The core of these adventures is that classic low-fi adventure format, the Choose-Your-Own-Adventure book - or pamphlet, in this case. Each adventure is contained within its own pamphlet, with a player's team starting at page one, and moving through the CYOA flowchart to one end or another.

 

[cyoa2.png]

Fig 206.2 - CYOA Flowchart.

Accompanying this CYOA pamphlet is a piece of paper with a flowchart on it and some small circles at the bottom. The flowchart represents, more or less, the flowchart of the CYOA pamphlet. It's not exact. It skips some segments, hides others. Instead of representing every decision in the adventure, it represents the ones where the player can sort of pause. I'll explain in a minute.

 

[cyoa3.png]

Fig 206.3 - Chips Are State Variables.

The little circles at the bottom of the sheet represent state variables for the adventure. You can place colored poker chips (or something like that) on them. At their most basic, it is a binary flag. No chip = off. Chip = on. But having colored chips allows for a bit more fidelity. No chip = unattempted. Red chip = failed. Green chip = success. The chips can also be stacked, to indicate a count of some sort. And so on. These chips are used to record player decisions (or more accurately, the results of these decisions) that can be referenced by the adventure to affect flow.

If "Fuse Box Fixed" flag is on, go to 34. Otherwise, go to 187.

If "Turns Taken" has 5 or more chips, go to 69. Otherwise, go to 187.

And so on. There's actually something else the circles can be used for, but before I talk about that, I have to introduce the concept of pawns.

 

[cyoa4.png]

Fig 206.4 - Pawnfrontation.

The way you keep track of your progress through the adventure is through pawns placed directly onto the flowchart. Each pawn represents a single character in your group, and they play together as a group. When you make a choice, you move all the pawns on a square to the next square, as directed by the adventure text. However, an important part of this idea is the concept that the pawns can split up - not just physically, but also mentally and emotionally.

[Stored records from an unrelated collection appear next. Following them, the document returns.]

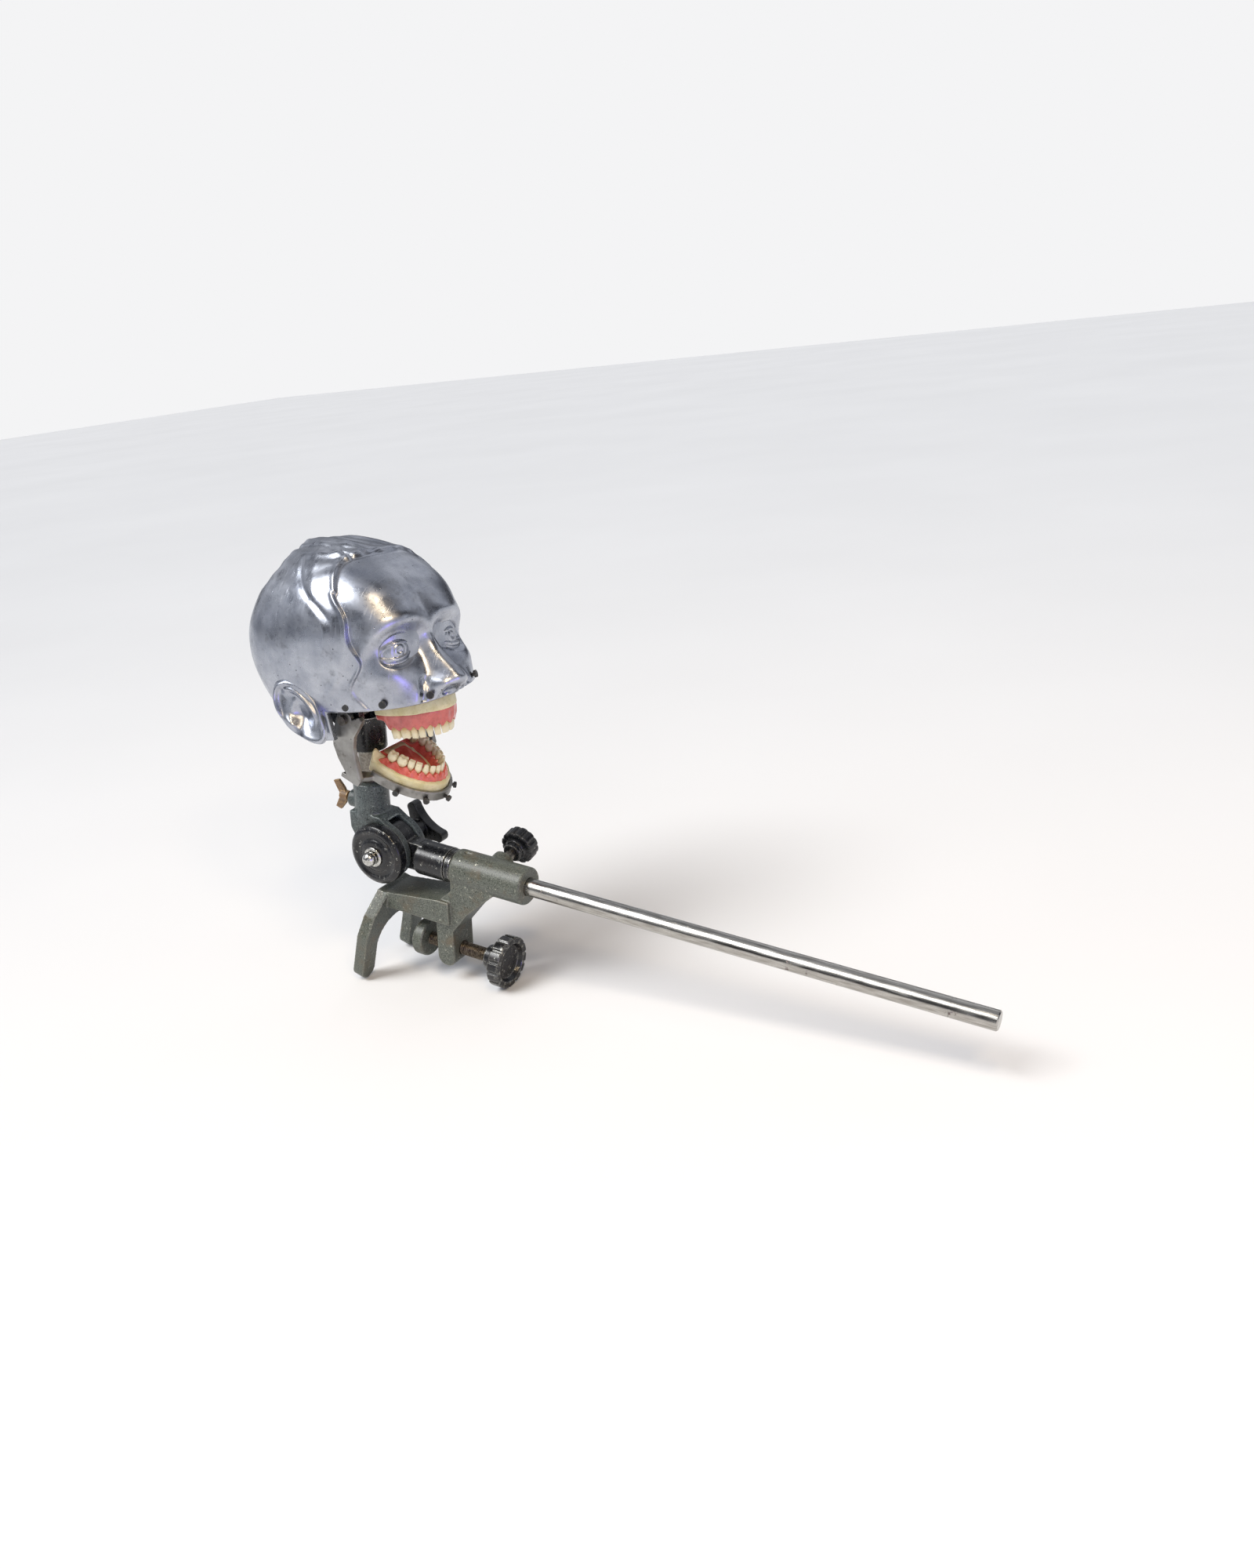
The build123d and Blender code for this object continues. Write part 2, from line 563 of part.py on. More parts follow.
with BuildPart() as upper_teeth:
    for (width, depth, height), tooth in tooth_planes(bite, UPPER_TEETH, UPPER_HALF, 1):
        edge = depth * (0.45 if depth < 7.0 else 0.72)
        with BuildSketch(tooth.offset(height * 0.97)):
            Ellipse(depth * 0.42, width * 0.38)
        with BuildSketch(tooth.offset(height * 0.45)):
            Ellipse(depth * 0.5, (width - TOOTH_GAP) / 2)
        with BuildSketch(tooth):
            Ellipse(edge / 2, width * 0.40)
        loft()
    with BuildSketch(bite.offset(UPPER_GUM)):
        Rectangle(200, 200)
    extrude(amount=10, mode=Mode.SUBTRACT)
save(upper_teeth, "upper_teeth")

with BuildPart() as upper_jaw_screws:
    with BuildSketch(screw_grid.offset(UPPER_PLATE_LOW - 11)):
        with GridLocations(18, 26, 2, 2):
            Circle(2.0)
    extrude(amount=11 + UPPER_PLATE_T)
    with BuildSketch(screw_grid.offset(UPPER_PLATE_LOW + UPPER_PLATE_T)):
        with GridLocations(18, 26, 2, 2):
            Circle(3.6)
    extrude(amount=2.6)
save(upper_jaw_screws, "upper_jaw_screws")

# --- condyle axle: slides in the frame's slots and carries the mandible ---------------------------------------
RAMUS_IN, RAMUS_OUT = 48.0, 53.0
with BuildPart() as condyle_axle:
    with BuildSketch(Plane.XZ.offset(-57.0)):
        with Locations((CONDYLE[0], CONDYLE[2])):
            Circle(CONDYLE_D / 2)
    extrude(amount=114)
    for start in (RAMUS_OUT + END_GAP, -RAMUS_OUT - END_GAP - 3.5):
        with BuildSketch(Plane.XZ.offset(-start - 3.5)):
            with Locations((CONDYLE[0], CONDYLE[2])):
                Circle(4.2)
        extrude(amount=3.5)
save(condyle_axle, "condyle_axle")

# --- mandible: two flat rami and a rimmed tray that holds the lower practice jaw --------------------------------
JAW_OUT, RIM_SHANK = 11.5, 1.5
LOWER_BASE_LOW, LOWER_GUM_LOW, LOWER_GUM = -24.5, -13.5, -8.0
TRAY_LOW, TRAY_RIM = -29.0, -20.0
rim_planes = []
for angle in (-62, -31, 0, 31, 62):
    turn = math.radians(angle)
    out = jaw.x_dir * (math.cos(turn) / (ARCH_DEPTH + JAW_OUT))
    out += jaw.y_dir * (math.sin(turn) / (LOWER_HALF + JAW_OUT))
    spot = Vector(ARCH_DEPTH * (math.cos(turn) - 1) + JAW_OUT * math.cos(turn),
                  (LOWER_HALF + JAW_OUT) * math.sin(turn), (TRAY_LOW + LOWER_BASE_LOW) / 2)
    rim_planes.append(Plane(origin=jaw.from_local_coords(spot), x_dir=jaw.z_dir.cross(out), z_dir=out))

with BuildPart() as rim_holes:
    for foot in rim_planes:
        with BuildSketch(foot.offset(-4)):
            Circle(RIM_SHANK)
        extrude(amount=8)

with BuildPart() as mandible_frame:
    with BuildSketch(jaw.offset(TRAY_LOW)):
        add(jaw_outline(LOWER_HALF, JAW_OUT, 46))
        for side in (-1, 1):
            with BuildLine():
                Polyline((-30, side * 30), (-42, side * 34.9), (-50, side * RAMUS_OUT),
                         (-63, side * RAMUS_OUT), (-60, side * 44), (-46, side * 28), close=True)
            make_face()
    extrude(amount=LOWER_BASE_LOW - TRAY_LOW)
    with BuildSketch(jaw.offset(LOWER_BASE_LOW)):
        add(jaw_outline(LOWER_HALF, JAW_OUT, 46))
        add(jaw_outline(LOWER_HALF, 8.3, 60), mode=Mode.SUBTRACT)
    extrude(amount=TRAY_RIM - LOWER_BASE_LOW)
    for start in (-RAMUS_IN, RAMUS_OUT):
        with BuildSketch(across(jaw, start)):
            with BuildLine():
                Polyline((-44, TRAY_LOW), (-42, -22), (-50, -10), (-57, 3), (-59, 14), (-56, 26),
                         (-55, 32), (-59, 35), (-64, 30), (-67, 25), (-80.5, 25), (-81.5, 8),
                         (-78, -4), (-70, -14), (-58, -24), (-50, TRAY_LOW), close=True)
            make_face()
            with Locations((-JAW_FORWARD, JAW_BELOW)):
                Circle(8.0)
        extrude(amount=RAMUS_OUT - RAMUS_IN)
    with BuildSketch(across(jaw, 60)):
        with Locations((-JAW_FORWARD, JAW_BELOW)):
            Circle(CONDYLE_D / 2 + RUN_GAP)
    extrude(amount=120, mode=Mode.SUBTRACT)
    with BuildSketch(jaw.offset(TRAY_LOW)):
        with Locations((-18, 0), (-34, 0)):
            Circle(2.1)
    extrude(amount=6, mode=Mode.SUBTRACT)
    add(rim_holes.part, mode=Mode.SUBTRACT)
save(mandible_frame, "mandible_frame")

with BuildPart() as lower_base:
    with BuildSketch(jaw.offset(LOWER_BASE_LOW)):
        add(jaw_outline(LOWER_HALF, 8.0, BASE_BACK))
    extrude(amount=LOWER_GUM_LOW - LOWER_BASE_LOW)
    with BuildSketch(jaw.offset(LOWER_GUM_LOW)):
        for side in (-1, 1):
            with Locations((-50, side * 23)):
                Rectangle(8, 16)
    extrude(amount=11)
    with BuildSketch(jaw.offset(LOWER_BASE_LOW)):
        with Locations((-18, 0), (-34, 0)):
            Circle(2.0)
    extrude(amount=10, mode=Mode.SUBTRACT)
save(lower_base, "lower_base")

with BuildPart() as lower_gum:
    with BuildSketch(jaw.offset(LOWER_GUM_LOW)):
        add(jaw_outline(LOWER_HALF, 6.5, 45.9))
    with BuildSketch(jaw.offset(LOWER_GUM)):
        add(jaw_outline(LOWER_HALF, 4.0, 45.9))
    loft()
    with BuildSketch(jaw.offset(LOWER_GUM_LOW + 1.5)):
        add(jaw_outline(LOWER_HALF, -9.0, 60))
    extrude(amount=12, mode=Mode.SUBTRACT)
save(lower_gum, "lower_gum")

with BuildPart() as lower_teeth:
    for (width, depth, height), tooth in tooth_planes(jaw, LOWER_TEETH, LOWER_HALF, -1):
        edge = depth * (0.45 if depth < 7.0 else 0.72)
        with BuildSketch(tooth.offset(height * 0.97)):
            Ellipse(depth * 0.42, width * 0.38)
        with BuildSketch(tooth.offset(height * 0.45)):
            Ellipse(depth * 0.5, (width - TOOTH_GAP) / 2)
        with BuildSketch(tooth):
            Ellipse(edge / 2, width * 0.40)
        loft()
    with BuildSketch(jaw.offset(LOWER_GUM)):
        Rectangle(200, 200)
    extrude(amount=-10, mode=Mode.SUBTRACT)
save(lower_teeth, "lower_teeth")

with BuildPart() as lower_jaw_screws:
    with BuildSketch(jaw.offset(TRAY_LOW)):
        with Locations((-18, 0), (-34, 0)):
            Circle(2.0)
    extrude(amount=LOWER_BASE_LOW - TRAY_LOW + 9)
    with BuildSketch(jaw.offset(TRAY_LOW)):
        with Locations((-18, 0), (-34, 0)):
            Circle(3.6)
    extrude(amount=-2.6)
save(lower_jaw_screws, "lower_jaw_screws")

with BuildPart() as rim_studs:
    for foot in rim_planes:
        with BuildSketch(foot.offset(-3)):
            Circle(RIM_SHANK)
        extrude(amount=5.5)
        with BuildSketch(foot.offset(2.5)):
            Circle(2.8)
        extrude(amount=2.2)
save(rim_studs, "rim_studs")

# --- clamp screw: swivel pad, threaded spindle, hub and castellated hand knob ---------------------------------
pad_plane = Plane(origin=(PAD_FACE, 0, SCREW_Z), x_dir=(0, 1, 0), z_dir=(1, 0, 0))
with BuildPart() as clamp_pad:
    with BuildSketch(pad_plane):
        Circle(PAD_D / 2)
    extrude(amount=PAD_W)
    chamfer(clamp_pad.edges().filter_by(GeomType.CIRCLE), 1.2)
    with BuildSketch(pad_plane.offset(4)):
        Circle(5.0 + RUN_GAP)
    extrude(amount=PAD_W, mode=Mode.SUBTRACT)
save(clamp_pad, "clamp_pad")

with BuildPart() as clamp_screw:
    with BuildSketch(pad_plane.offset(4 + END_GAP)):
        Circle(5.0)
    extrude(amount=PAD_W - 4)
    with BuildSketch(pad_plane.offset(PAD_W + END_GAP)):
        Circle(SCREW_D / 2)
    extrude(amount=KNOB_LEFT - 4 - PAD_FACE - PAD_W - END_GAP)
save(clamp_screw, "clamp_screw")

with BuildPart() as clamp_knob:
    with BuildSketch(pad_plane.offset(KNOB_LEFT - 12 - PAD_FACE)):
        Circle(11.0)
    extrude(amount=12)
    with BuildSketch(pad_plane.offset(KNOB_LEFT - PAD_FACE)):
        Circle(KNOB_R)
        with PolarLocations(KNOB_R + 0.6, 14):
            Rectangle(3.2, 4.2, mode=Mode.SUBTRACT)
    extrude(amount=KNOB_W)
    with BuildSketch(pad_plane.offset(KNOB_LEFT + KNOB_W - 5 - PAD_FACE)):
        Circle(17.0)
    extrude(amount=6, taper=-20, mode=Mode.SUBTRACT)
    with BuildSketch(pad_plane.offset(KNOB_LEFT - 13 - PAD_FACE)):
        Circle(SCREW_D / 2)
    extrude(amount=9, mode=Mode.SUBTRACT)
    with BuildSketch(Plane(origin=(KNOB_LEFT - 8, 0, SCREW_Z), z_dir=(0, -1, 0))):
        Circle(2.0)
    extrude(amount=14, mode=Mode.SUBTRACT)
save(clamp_knob, "clamp_knob")

with BuildPart() as knob_grub_screw:
    with BuildSketch(Plane(origin=(KNOB_LEFT - 8, -SCREW_D / 2, SCREW_Z), z_dir=(0, -1, 0))):
        Circle(2.0)
    extrude(amount=4.2)
save(knob_grub_screw, "knob_grub_screw")

# --- rod lock: brass plug, set screw and round fluted knob -------------------------------------------------------
PLUG_START = ROD_D / 2 + 0.1
with BuildPart() as lock_plug:
    with BuildSketch(lock_plane.offset(PLUG_START)):
        Circle(LOCK_D / 2)
    extrude(amount=3.0)
save(lock_plug, "lock_plug")

with BuildPart() as lock_screw:
    with BuildSketch(lock_plane.offset(PLUG_START + 3.0 + 0.1)):
        Circle(LOCK_D / 2)
    extrude(amount=36.0)
save(lock_screw, "lock_screw")

LOCK_KNOB_START = 34.0
with BuildPart() as lock_knob:
    with BuildSketch(lock_plane.offset(LOCK_KNOB_START)):
        Circle(9.0)
    extrude(amount=8)
    with BuildSketch(lock_plane.offset(LOCK_KNOB_START + 7)):
        Circle(16.5)
        with PolarLocations(18.0, 12):
            Circle(2.4, mode=Mode.SUBTRACT)
    extrude(amount=14)
    with BuildSketch(lock_plane.offset(LOCK_KNOB_START - 1)):
        Circle(LOCK_D / 2)
    extrude(amount=14.6, mode=Mode.SUBTRACT)
save(lock_knob, "lock_knob")
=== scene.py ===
import math
import bpy
import bmesh
import numpy as np
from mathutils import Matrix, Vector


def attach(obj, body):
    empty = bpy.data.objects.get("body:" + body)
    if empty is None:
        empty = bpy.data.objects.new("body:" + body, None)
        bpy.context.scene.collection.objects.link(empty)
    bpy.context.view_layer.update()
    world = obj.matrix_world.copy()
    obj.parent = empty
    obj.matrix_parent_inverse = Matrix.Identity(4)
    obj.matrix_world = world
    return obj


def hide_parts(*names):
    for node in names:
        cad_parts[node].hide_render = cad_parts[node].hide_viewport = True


# A bench-mounted dental phantom head, in metres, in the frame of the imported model: the origin is on the
# rod's axis at the outer face of the clamp's barrel, +X runs along the rod, +Z is up.
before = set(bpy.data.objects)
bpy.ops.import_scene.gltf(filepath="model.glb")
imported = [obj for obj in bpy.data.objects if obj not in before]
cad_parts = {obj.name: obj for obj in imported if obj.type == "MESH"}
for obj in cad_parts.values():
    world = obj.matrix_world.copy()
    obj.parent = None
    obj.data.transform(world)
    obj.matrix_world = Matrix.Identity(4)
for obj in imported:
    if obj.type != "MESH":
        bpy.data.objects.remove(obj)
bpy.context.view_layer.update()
MM = 0.001

# --- clamp casting --------------------------------------------------------------------------------
# One sand-cast iron body: barrel for the rod, web, plate, forked jaw and the leg for the clamp screw.
# Stove-enamelled grey-green with a hammered skin, rubbed to bright iron along the edges and browned
# where hands and oil have been.  Its corners carry the radii of the pattern.


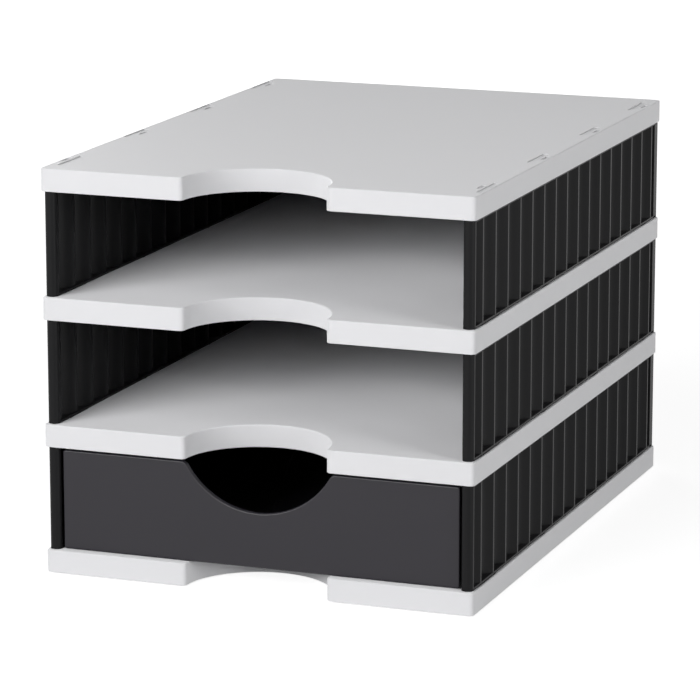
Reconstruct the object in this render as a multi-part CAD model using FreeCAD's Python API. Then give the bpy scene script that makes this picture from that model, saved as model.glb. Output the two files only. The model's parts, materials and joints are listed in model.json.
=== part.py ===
import FreeCAD, Part
import math
import os
from FreeCAD import Vector

# Letter tray stack: four moulded panels, fluted side walls between them,
# two open compartments and one drawer in the lowest level.
# Millimetres, +Z up, front towards -Y, origin at the bottom centre.

# Overall sizes
width = 252.0
depth = 350.0
panel_height = 13.0
clear_height = 59.0
level_names = ("lower", "middle", "upper")
panel_names = ("base_panel", "lower_shelf", "upper_shelf", "top_panel")

# Clearances, the overrun of every cut, and how alike two lengths must be to count as one
fit = 0.3
snug_fit = 0.15
overrun = 5.0
same_length = 0.01
parallel_share = 0.999999

# Panel moulding
plate_thickness = 2.4
skirt_thickness = 2.2
corner_radius = 3.0
edge_bevel = 0.8
finger_radius = 41.4
finger_set_back = 1.9
finger_mouth_radius = 3.0
rib_thickness = 1.2
rib_inset = 0.8
rib_column_spacing = 36.0
rib_row_spacing = 86.0

# Keyed slots and pockets in each panel
slot_count = 4
slot_first = 13.4
slot_last_inset = 14.1
slot_length = 30.0
slot_leg_width = 3.2
slot_leg_offset = 1.75
notch_start = 11.0
notch_length = 10.4
pocket_width = 6.8
sleeve_thickness = 1.4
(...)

At the most basic level, you might find a passage which has conditions to move to the next one. Some decisions will allow you to split up.

If at least one character has ENGINEERING skill, a group may move to 14.

If you want to check the basement, a group may move to 1432.

If you want to check the attic, a group may move to 54.

In this example, if you have enough characters and the prerequisites, you can split up into three groups (or even two or just one) and simultaneously explore all three decisions. You basically segment off each group, then starting with the top choice, go through that sequence until you hit a passage that says YIELD. Put that group of pawns on the associated number for the YIELD and then do the second group and then the third.

Keep taking turns with each group, continuing on to the next YIELD passage, and then do the next group. Using the state variables at the bottom, things that happen to one group could affect the others. For instance, the group with the ENGINEERING character may find a fuse box, and upon fixing it, turns the lights on (add a chip to "Fuse Box Fixed"). Then another group may encounter a room which is either too dark to go into or has the lights on where they can find treasure.

The state variable circles at the bottom can also hold pawns. For instance, maybe the effect of failing to fix the fuse box causes the ENGINEERING character to fall through a trap door. Place his pawn on the "Captured" state circle. Later, a passage may allow a group to rescue any characters on the "Captured" circle. Another possibility is to allow characters to travel between groups after a few turns. Place the character into a "Travel" circle and add a chip to the circle every time the group he is traveling to takes a turn. When he gets enough chips, he is added to the group.

Ultimately, each adventure has to come to an end. When a group gets to an End passage, the adventure is over. That passage will tell you what to do with each of your characters in the other groups. Maybe you lose "Captured" units, while the other groups need resources paid to be rescued from the other paths of the flowchart.

How well this mechanic works is largely up to how the adventures are written and implemented. This idea is simply that multiple characters are playing the same flowchart simultaneously, making different decisions. The adventures dictate what those decisions will be and how interesting it will be to make them. Since the flowchart represent decisions and not a physical location, it could even represent a rift between two disagreeing parties, or even allow units that are in the same place physically, but see it differently (one character is blind? Crazy?).